Jim Wiesemeyer with Pro Farmer, based out of Washington, D.C., weighed in on the situation and provides insight on what the next moves could be, what he’s hoping will be avoided, and what some of the potential motives could be surrounding the yet-to-be-heard decision from the U.S..

“First of all, I don’t think this says much for the what we thought was going to be an accelerated dispute resolution process on the new North American trade agreement,” says Wiesemeyer. “The USTR in Washington is consulting with what they call the stakeholders, Congress, on the next steps. They don’t say what the next step is. And [USDA secretary Tom] Vilsack doesn’t say retaliation, but at least a couple of dairy groups want the U.S. to retaliate.”

Wiesemeyer adds that he strongly hopes the response wont be in the way of retaliation, however it is, he doesn’t believe that it will come through the food sector. He speculates that the U.S. would avoid the food price environment and hit Canada with a blow in another industry.

Political strategy could also come into play and may determine the standpoints of some as we move closer to the midterm election this fall.

“Well, I won’t say they aren’t a factor. One key state is Wisconsin, that’s a battleground state for the Senate. So I just think the White House, they’re chalking up some losses left and right. So there’s your pressure, they need a win here and so the dairy issue could be wrapped up in the that.” says Wiesemeyer.

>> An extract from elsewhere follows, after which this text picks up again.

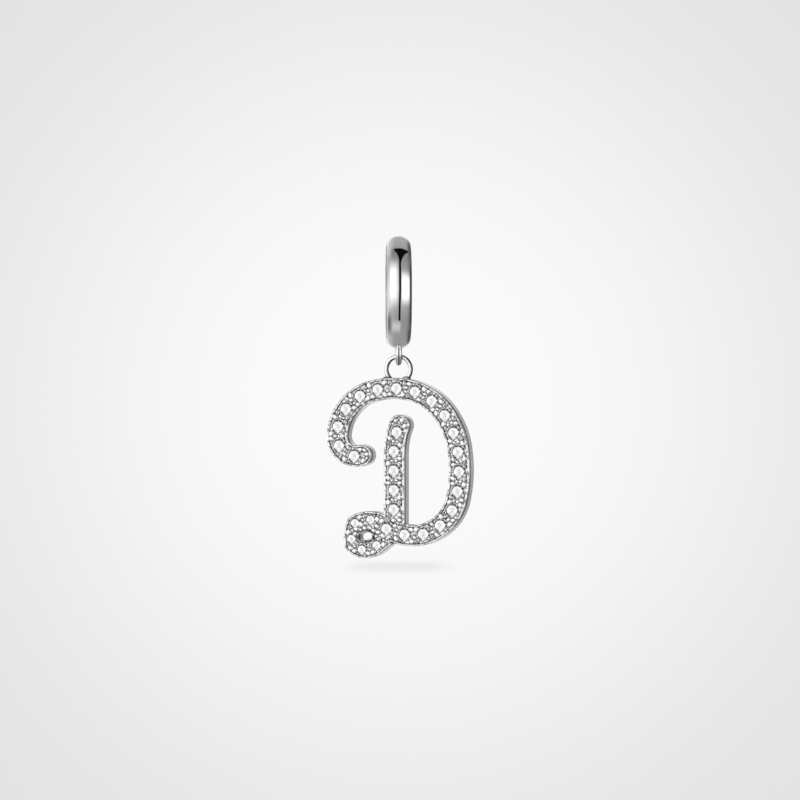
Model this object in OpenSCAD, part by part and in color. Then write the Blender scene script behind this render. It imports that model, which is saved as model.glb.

Additionally, we have to look at what is happening on a global level with trade. Indonesia has cut off palm oil exports, followed by India, which has essentially cut off wheat exports. Although Wiesemeyer says there are surely people in Congress who are in favour of doing the same and provides insights on the reality of that process as it relates to dairy and also fuel.

“There’s people in Congress that think it’s a good idea. When you have gasoline prices in every state over $4 and probably on their way to $5, the pressure grows on price controls. I hope that doesn’t happen,” says Wiesemeyer. “The House passed a bill on price controls for gas gouging, but I don’t think the votes are there in the Senate. Bottom line, I don’t think the United States will do that. I’ll guarantee you, when you have price controls, it makes matters worse, you put a price control on any commodity and you’ll have a shortage of it.”

He also discloses his take on the wheat cut-off by India. Wiesemeyer says that he believes the decision was made in order to get a true assessment of their new crop potential, after which, he predicts we will see a resurgence of wheat exports from India.

At the end of the day, Canada is holding strong on their position stating they have gone through the proper consultation process and as stated earlier, this is their final offer, to which the U.S. continues to hold their position, proclaiming they are right and just and that Canada has proposed an inadequate offer ever since this issue started.